Sounds like you have too much positive feedback, to begin with.

But in a "normal-functioning" oscillator, the DC grid bias doesn't cut things off for so long, right?

The P-P amplitude at the grid (as seen by my 10x scope probe) when the circuit is not squegging is in fact larger than when it is squegging.

I suppose it is possible there's some weird kink in tube characteristics for all the pentodes I tried.

Probably, but moving the tap on the tank coil had little effect. The handbook says about a third of the way up from the ground end, but I tried it at a half, two-thirds, one-tenth, etc. It did alter the shape and timing of the squegging a little bit but it was still squegging. If I moved it too far the circuit didn't oscillate at all (too little feedback).

Also, changing the biasing (trying to move it further into class A) by putting a cathode resistor in didn't help much either.

Tim.

Right. If you don't have way too much loop gain, the bias just shifts enough from the grid leak effect to slightly lower the loop gain so that a stable oscillation takes place. The negative feedback loop that adjusts this gain adjustment effect can be stable or unstable.

My concept may be over simplified, and not include everything that is happening. I would look at the screen bias voltage during the squeeging to see if it is also bouncing with it, or remains stable through a cycle.

Spice is your friend. I have found that LT spice is particularly good at predicting squegging, at least in general. There's never a 1:1 correspondence with the real thing, but close is pretty good in RF.

When I have experienced squegging like this it has been because I have built a circuit with a resonance between the circuit capacitances and the RF chokes (you know -- those things you use for biasing that you treat as 'shorts' in your AC analysis?). To the bias circuit, the oscillator looks like a negative resistance, so you get two modes of oscillation at once.

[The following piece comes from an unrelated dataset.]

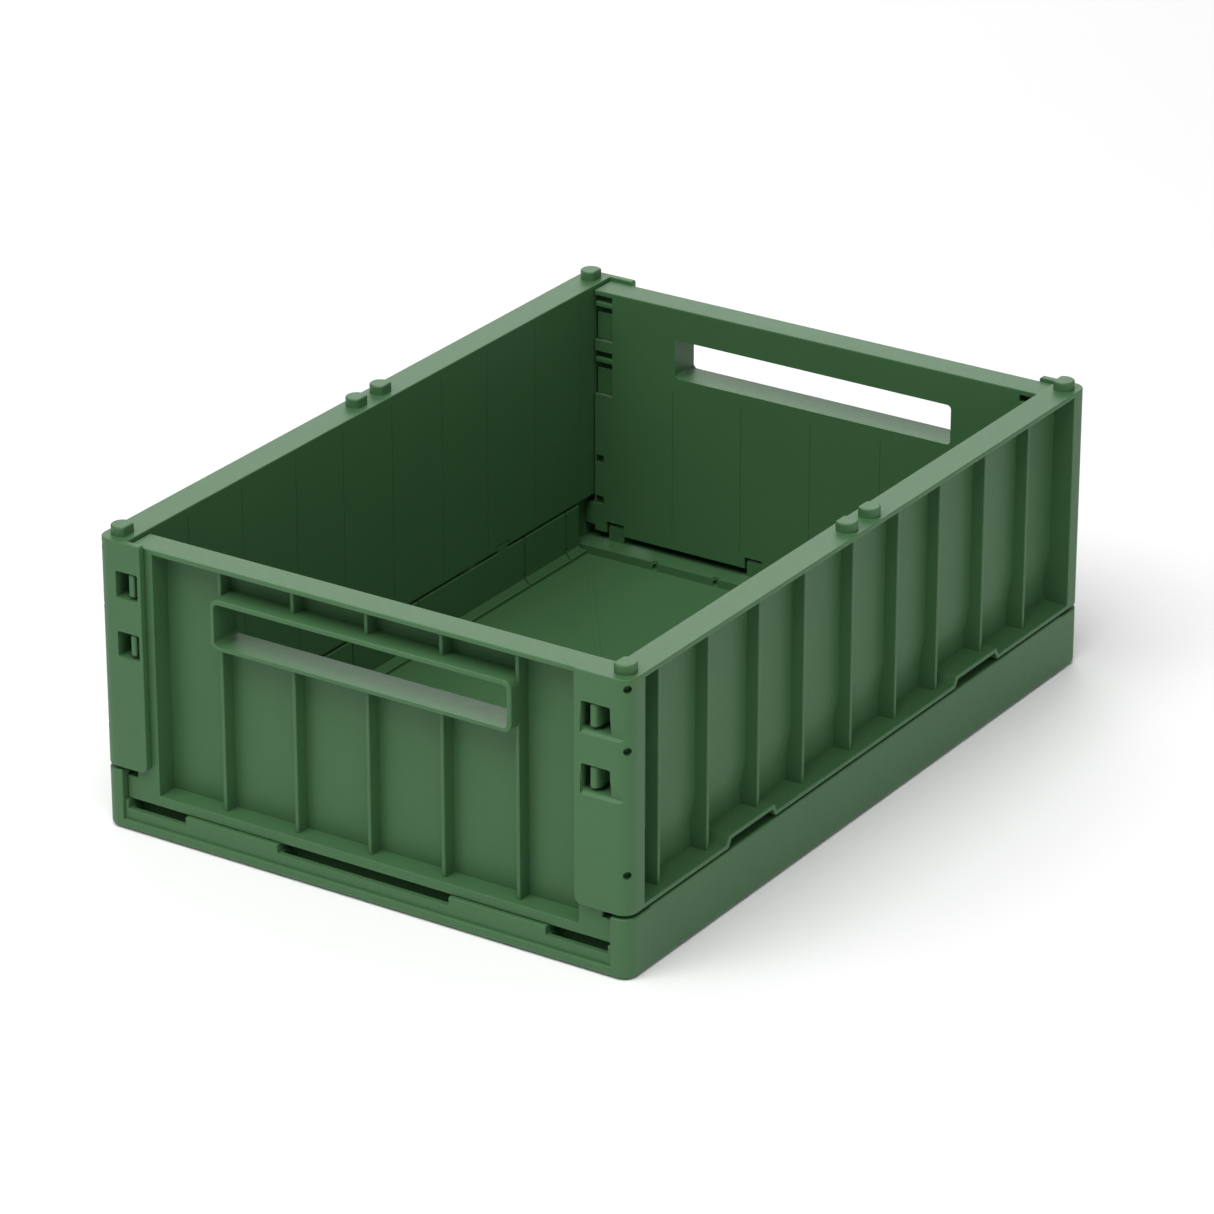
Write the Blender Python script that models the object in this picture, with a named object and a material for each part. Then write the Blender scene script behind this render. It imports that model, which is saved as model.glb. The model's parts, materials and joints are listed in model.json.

This is complicated by the fact that the circuit wouldn't oscillate at the lower frequency at all if it weren't for the action of the intended oscillation -- it's the current requirements of the active device as oscillation build up that cause the negative resistance action that causes squegging.

I suspect that your grid resistor is killing the Q of the circuit at

30kHz, which kills the squegging without killing the intended mode of oscillation. You may find that loading any bias chokes with carefully selected, unbypassed series resistance will also kill the squegging. You can also sometimes kill it by reducing selected bypass capacitances to lower the circuit Q at the squegging frequency.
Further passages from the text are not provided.